_Work to complete_: Quote the data below in full, please, without altering anything.

_Data shown_:

++++++

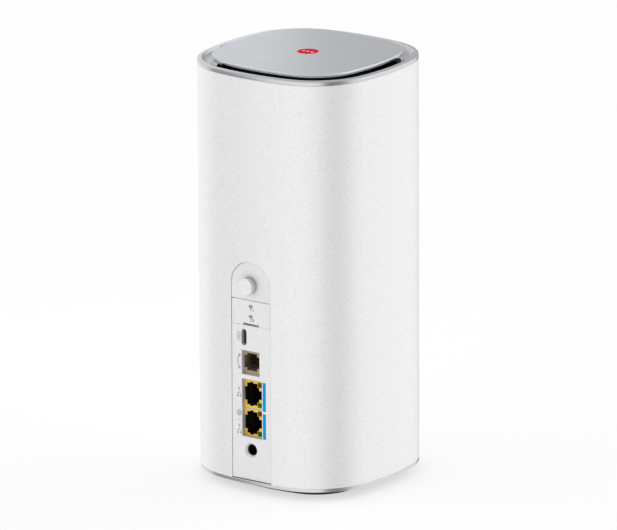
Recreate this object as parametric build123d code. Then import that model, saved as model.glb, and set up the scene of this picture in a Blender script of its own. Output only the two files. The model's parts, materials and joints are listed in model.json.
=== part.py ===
from build123d import *
import math
import os

# A desktop cellular router tower, standing on its sole.
# Millimetres, +Z up, sockets facing -Y, origin at the centre of the sole's rest face.

# Outer section: a rounded square with bowed sides
half_width = 54.0
corner_radius = 36.0
side_radius = 135.0

# Heights
sole_top = 1.2
base_top = 5.2
sleeve_bottom = 7.2
sleeve_top = 229.4
rim_shoulder = 231.5
rim_top = 232.0
plate_top = 233.6

# Shell
sleeve_wall = 2.2
rim_width = 2.45
plate_inset = 7.9
plate_taper = 0.7
base_inset = 12.6
seam = 0.15
badge_radius = 5.7
badge_depth = 0.4

# Vent tray between the rim and the top plate
dish_floor = 229.6
dish_width = 6.05
tray_thickness = 1.2
tray_inner_inset = 14.0
slot_outer_inset = 4.0
grille_low = 224.5
grille_high = 226.0
# Ends of the two vent slots as (angle at the rim, angle at the plate), degrees from +X
near_slot = ((-117.8, -124.2), (13.3, 25.3))
far_slot = ((76.7, 64.7), (178.0, 184.0))
facet_span = (5.5, 8.0)

# Port bay on the -Y side
bay_half = 12.7
bay_seam = 0.2
bay_round = 0.3
arch_z = 115.9
panel_low = 7.55
panel_face = -52.95
panel_step = -50.75
panel_back = -49.25
flange_half = 15.0

# Push button
button_x = -0.85
button_radius = 4.5
button_proud = 4.4
collar_radius = 5.7

# Hinged flap over the antenna jacks
flap_low = 93.4
flap_high = 107.65
flap_skin = 1.6
hinge_y = panel_face + flap_skin
hinge_z = flap_high - flap_skin
pin_radius = 0.5
pin_clearance = 0.06
lug_radius = 1.0
lug_half = 2.4
outer_lug = (6.2, 8.2)
nail_slot_half = 5.2
nail_slot_height = 1.15
jack_x = -1.9
jack_heights = (96.9, 101.9)
jack_radius = 2.1

# Sockets
usb_x = -4.75
usb_z = 86.5
usb_recess = 1.5
usb_height = 8.94
usb_width = 3.26
phone_window = (-6.35, 5.4, 65.8, 79.3)
phone_recess = 1.9
lan_window = (-6.35, 7.0, 31.2, 63.5)
lan_centres = (54.85, 38.9)
lan_middle = 46.7
lan_divider = 0.9
lan_recess = 2.2
lan_depth = 18.0
socket_lip = 0.4
dc_x = -0.55
dc_z = 24.0
dc_mouth_radius = 4.1
dc_hole_radius = 3.0
dc_funnel = 1.3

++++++

_Solved exercise_:
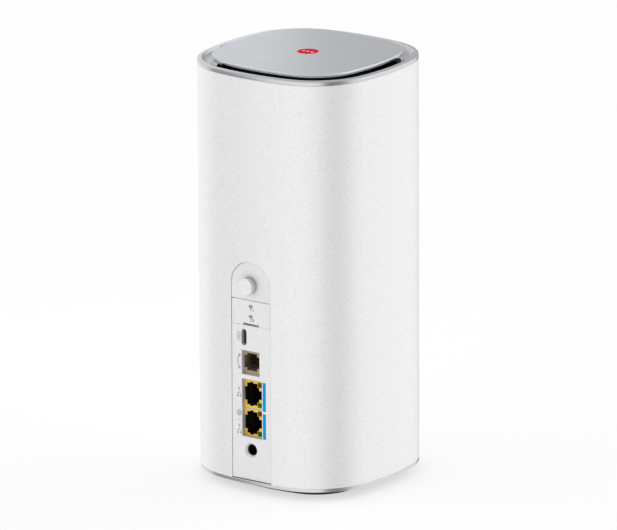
Recreate this object as parametric build123d code. Then import that model, saved as model.glb, and set up the scene of this picture in a Blender script of its own. Output only the two files. The model's parts, materials and joints are listed in model.json.
=== part.py ===
from build123d import *
import math
import os

# A desktop cellular router tower, standing on its sole.
# Millimetres, +Z up, sockets facing -Y, origin at the centre of the sole's rest face.

# Outer section: a rounded square with bowed sides
half_width = 54.0
corner_radius = 36.0
side_radius = 135.0

# Heights
sole_top = 1.2
base_top = 5.2
sleeve_bottom = 7.2
sleeve_top = 229.4
rim_shoulder = 231.5
rim_top = 232.0
plate_top = 233.6

# Shell
sleeve_wall = 2.2
rim_width = 2.45
plate_inset = 7.9
plate_taper = 0.7
base_inset = 12.6
seam = 0.15
badge_radius = 5.7
badge_depth = 0.4

# Vent tray between the rim and the top plate
dish_floor = 229.6
dish_width = 6.05
tray_thickness = 1.2
tray_inner_inset = 14.0
slot_outer_inset = 4.0
grille_low = 224.5
grille_high = 226.0
# Ends of the two vent slots as (angle at the rim, angle at the plate), degrees from +X
near_slot = ((-117.8, -124.2), (13.3, 25.3))
far_slot = ((76.7, 64.7), (178.0, 184.0))
facet_span = (5.5, 8.0)

# Port bay on the -Y side
bay_half = 12.7
bay_seam = 0.2
bay_round = 0.3
arch_z = 115.9
panel_low = 7.55
panel_face = -52.95
panel_step = -50.75
panel_back = -49.25
flange_half = 15.0

# Push button
button_x = -0.85
button_radius = 4.5
button_proud = 4.4
collar_radius = 5.7

# Hinged flap over the antenna jacks
flap_low = 93.4
flap_high = 107.65
flap_skin = 1.6
hinge_y = panel_face + flap_skin
hinge_z = flap_high - flap_skin
pin_radius = 0.5
pin_clearance = 0.06
lug_radius = 1.0
lug_half = 2.4
outer_lug = (6.2, 8.2)
nail_slot_half = 5.2
nail_slot_height = 1.15
jack_x = -1.9
jack_heights = (96.9, 101.9)
jack_radius = 2.1

# Sockets
usb_x = -4.75
usb_z = 86.5
usb_recess = 1.5
usb_height = 8.94
usb_width = 3.26
phone_window = (-6.35, 5.4, 65.8, 79.3)
phone_recess = 1.9
lan_window = (-6.35, 7.0, 31.2, 63.5)
lan_centres = (54.85, 38.9)
lan_middle = 46.7
lan_divider = 0.9
lan_recess = 2.2
lan_depth = 18.0
socket_lip = 0.4
dc_x = -0.55
dc_z = 24.0
dc_mouth_radius = 4.1
dc_hole_radius = 3.0
dc_funnel = 1.3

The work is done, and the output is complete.